Homes today generally have concrete and cement masonry for the foundation, and then some kind of wood structure above. The walls are not made of structural masonry. Wooden walls can be covered on the outside with brick, stucco, wood siding, cement siding, or any number of materials, but the siding is a VENEER. That means it is a relatively thin covering for the wood structure.

On my 1950’s rancher, the brick is 4″ thick and covers the wood frame wall structure. The brick is supporting nothing except its own weight. It is a veneer.

We can discuss the pros and cons of structural masonry versus veneer masonry all day long. But the main point is this:

There is a very important difference in how these two types of construction function as it pertains to water and moisture.

Wood structures cannot be in contact with moisture, water, or any dampness. Obviously, they rot in these conditions.

Historic structural masonry has a secret weapon that allows it to tolerate some moisture with very little deterioration.

That secret weapon is lime mortar.

Lime mortar allows moisture to move through it without damage. Rising damp (ground moisture) wicks into the foundation walls below ground, and that moisture escapes from the wall inside the basement and above the ground, inside and outside the house.

Being able to release moisture into the air is a VERY IMPORTANT capability for masonry!

In fact, this moisture-releasing capability is why these homes are historic.  They have stood the test of time enough to be here with us still today, instead of being torn down and replaced.

Lime mortar makes this possible. It release moisture very quickly and easily.

Lime mortar = moisture release = longevity.

Contrast this with cement mortar. Portland cement holds onto moisture. Traps dampness in the walls.

That’s why it is so important for maintaining the STRUCTURAL INTEGRITY of a structural masonry house that lime mortar is used to do any restoration, repairs, or repointing. Especially in the basement and the bottom 6′ of the wall above ground.

Moisture-release-capacity MUST be maintained!

I have seen so many homes pushed to the edge of structural death by masons, contractors, and other home health “professionals” who were uneducated as to the characteristics of the mortar materials they used.

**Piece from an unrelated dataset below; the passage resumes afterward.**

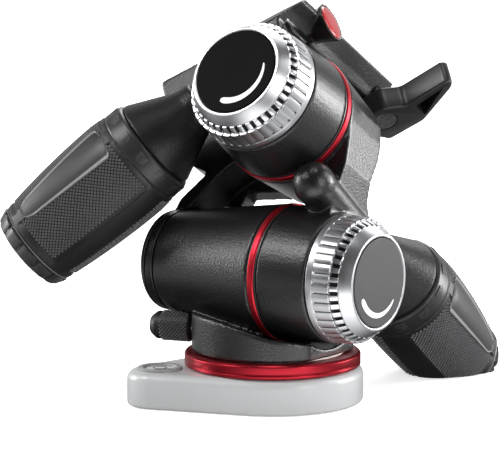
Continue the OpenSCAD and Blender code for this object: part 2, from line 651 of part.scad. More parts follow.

Portland cement mortar traps the moisture in the walls, which accelerates damage to the brick and the original lime mortar behind it, causing the whole structure to settle and move much more than it ever would have.

Not to mention plaster damage, frost damage, floor joist damage, window rot, and so on.

So as the owner of a structural masonry home, do not leave your brick repairs and pointing work to just anybody who has experience in masonry.

Those walls are the home’s structure. Those bricks are carrying the weight of you and all your possessions. That mortar is holding a roof over your head at night, decade after decade, as it has been doing for a century or more, and will continue to do for more centuries if it is maintained properly.

Beyond that, your structural masonry home is a valuable piece of the past. Each of these homes is like a brick in your community’s structure. Together, they are the legacy of previous generations of hard working Americans, and they should be preserved in their structures (if not their floor coverings, fixtures, and heating systems) for future generations of hard working Americans.